After I finished the first draft I had a weeks break in Sharm El Sheikh to get some first hand reactions to the political turmoil in that country after president Mubarak resigned. It also gave me the chance to dive on some of the sites I had first dived over thirty years before when Naama Bay was just a small village and the only way to reach it was on a bus from Cairo across the Sinai desert. I could write another book on the changes that have taken place since then but one thing that has not changed is the interesting company in the evenings in bars frequented by divers. I was in the Camel bar one night when I mentioned the Camino to a young man from Northern Ireland. He told me about some redevelopment work that had just taken place in his home town. The work involved exhuming some graves in the grounds of an old monastery. They found three monks buried together, each with a scallop shell across their chests. He promised to e mail me the full details but of course he never did and he was not sure if the graves were 700 or 800 years old. Anyway it provided me with a first hand account of the significance of the Camino to Christians a long way from Spain a long time ago.
The route the Camino follows predates the Christian era. It was a trade route used by the Romans. It was also used by pagan pilgrims although very little is documented about those times.

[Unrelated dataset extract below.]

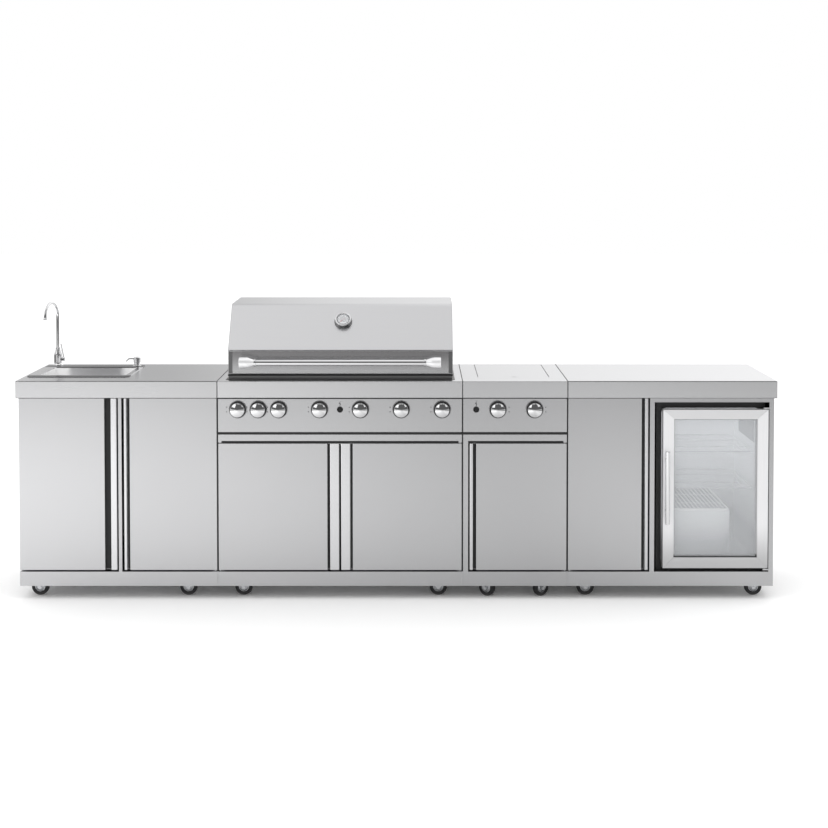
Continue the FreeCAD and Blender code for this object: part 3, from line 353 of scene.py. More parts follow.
class Finish:
    """A material or world under construction: node adds one node, and surface ends a material."""

    def __init__(self, name, owner=None, place="Object"):
        self.material = owner or bpy.data.materials.new(name)
        self.material.use_nodes = True
        self.tree = self.material.node_tree
        self.tree.nodes.clear()
        self.place = self.node("ShaderNodeTexCoord", output=place)

    def node(self, kind, settings=None, values=None, output=0):
        """Adds a node. Its settings are set first, then its sockets get numbers, colours or wires."""
        made = self.tree.nodes.new(kind)
        for key, value in (settings or {}).items():
            if key == "stops":
                set_stops(made.color_ramp, value)
            else:
                setattr(made, key, value)
        for key, value in (values or {}).items():
            if isinstance(value, Wire):
                self.tree.links.new(value.socket, made.inputs[key])
            else:
                made.inputs[key].default_value = value
        return None if output is None else Wire(self, made.outputs[output])

    def axes(self):
        """The three coordinates as wires."""
        return [self.node("ShaderNodeSeparateXYZ", None, {0: self.place}, n) for n in range(3)]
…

Before I started on my Camino I already knew quite a lot about scallops/pectens. They can be found in many European waters and they taste delicious. I still have the shell of one of the largest I ever found during a diving trip to Scapa Flow in the Orkneys.
The picture of the top shell also had a special meaning for me as the logo for the Shell oil company. To most people it is just a sign above their petrol stations. To me it also means a plethora of specifications which needed to be read before designing any equipment for one of their petrochemical plants. It has an interesting history as a logo. The Shell Transport and Trading Company's first logo was the more humble shell of a mussel. It was changed to the scallop shell in 1904. Was this just for the improved visual impact or had one of their top brass just returned from walking the Camino?